AFRO-COLOMBIANS AND  THE AFRICAN UNION

AFRO-COLOMBIANS AND  THE AFRICAN UNION

Okello Oculi argues that the AU should press for the termination of practices which humiliate, and exploit Black peoples everywhere on the globe

A former guerrilla war leader, Gustavo Petro, was elected president of Colombia in a second-round voting results announced on Sunday 19th June, 2022. Although his war record had been softened by a past record of being elected as Senator and later the Mayor of the country’s capital city Bogota, it was still a ‘good shock’ to his people that a man with SOCIALIST ideological convictions had achieved that historic victory.

 His Vice President also made history.  Francia Marquez became the first Black Woman to be elected to that post.  In her view her victory was not only a ‘’victory for all women’’, but a manifesto that ‘’we are facing the greatest possibility of change in recent times’’.

 In terms of radical politics, Petro’s victory followed similar changes in Chile, Honduras and Peru.  That of Francia Marquez seems to have been part of tremors broadcast around the world by the multiracial power of the ‘’BLACK LIVES MATTER’’ movement which kicked up a countrywide dust in the United States of America, Europe; and tremors in Brazil.

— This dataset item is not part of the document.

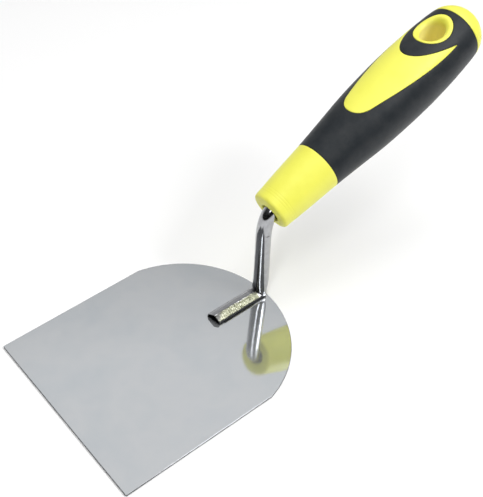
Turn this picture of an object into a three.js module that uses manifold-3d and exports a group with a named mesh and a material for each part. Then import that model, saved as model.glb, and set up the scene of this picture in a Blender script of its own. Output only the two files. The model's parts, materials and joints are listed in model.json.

Afro-Colombians have a rare pan-Africanist ancestry. Their music, CUMBIA, has roots in Eritrea, Angola and Mali. Their ancestors are reported to have come from Mali, Senegal, Guinea, Sierra Leone, Liberia, Ivory Coast, Ghana, Nigeria, Cameroon, Congo and Angola. With a total of 4.4 million Blacks, they are competitive with several African countries. They constitute the fourth largest population of people of African descent in the western hemisphere. The United States, Brazil and Haiti are the top three.

Their 2.5 per cent Mestizo/Mulato share of the country’s population, is a reflection of Afro-Colombian ancestors fighting Spanish racists and retreating into jungles and mixing with indigenous inhabitants. Their flight away from gun-wielding Spanish military and civilian opponents, is reflected in the large concentration of their numbers along the coast of the Pacific Ocean to the far west.

Afro-Colombians hold a rich record of fighting for their freedom and the right to rule themselves. In1945 a ‘’predominantly Black political administrative division’’, El Choco, was created. They later became members of the two guerrilla fighters, FARC and AUC. The emergence of a Black woman activist as Vice President-elect gets legitimacy from this legacy.

At 25 per cent of Colombia’s population, Afro-Colombians are, however the poorest. This poverty remains rooted in governments denying them access to education. While 60 per cent of their children attend Primary School, very few of them attend higher education. The Primary Schools have very low pedagogical facilities, including wretched school buildings.

This low access to education ensures lack of capacity to enter high-paying jobs. Their average salary of 600 US Dollars per year is in contrast to US Dollars 1,500 per year average for White Colombians. Governments deny their communities investments.

Colombia carries the colonial legacy of large plantations which exploited African slaves for sugar production; gold mining and cattle ranches. Wages are at starvation levels. Political dictatorships used lavish violence to repress protests and demands for living wages.  Hunger and malnutrition is normal to a ruling class characterised as “tough and resilient’’.

Newly elected president promised to have dialogue at the ‘’Presidential Palace’’ with ‘’those who have raised arms’’ and those he called the ‘’silent majority of peasants, indigenous people, women, youth’’. Andres Felipe Barranos, Director of the Institute for Reconciliation, as said of Petro –Marguez victory that since Colombia became a republic and got Independence 200 years ago, ‘’nothing like this had happened’’. 

Luis Celis listed problems facing the new Leftists to include: ‘’agrarian reform, an economy at the service of the people; a more equitable taxation; to get out of hunger; of poverty, and to put an end to all that violence’’.

When in 1973 a Socialist government of Salvador Allende in Chile set itself the task of achieving that horrible list, he was assassinated by military coupists aided by the Americans.

Anthony Blinken, Biden’s Secretary of State/Foreign Minister, congratulated Petro and offered cooperation ‘’towards a better future’’. This change in tone may reflect concern over massive investments by China in South America, and public rejection of past American assassinations; and ruthless exploitation of economies in the subcontinent.

The African Union owes Afro-Colombians the practical implementation of foreign policy promises expressed by Nigeria’s Prime Minister, Abubakar Tafawa Balewa to demand termination of practices which humiliate, degrade and exploit Black peoples everywhere on the globe.

Oil-rich economies, notably: Nigeria, Angola and Gabon should create an ‘AFRICA DIASPORA EDUCATION FUND’’ to support good quality education facilities for Black communities in Colombia, Brazil, Peru, the United States of America.

The African Union must also learn from Colombia’s revolt by the wretched of the country that free and fair elections prevents resort to armed warfare for economies in the service of the people.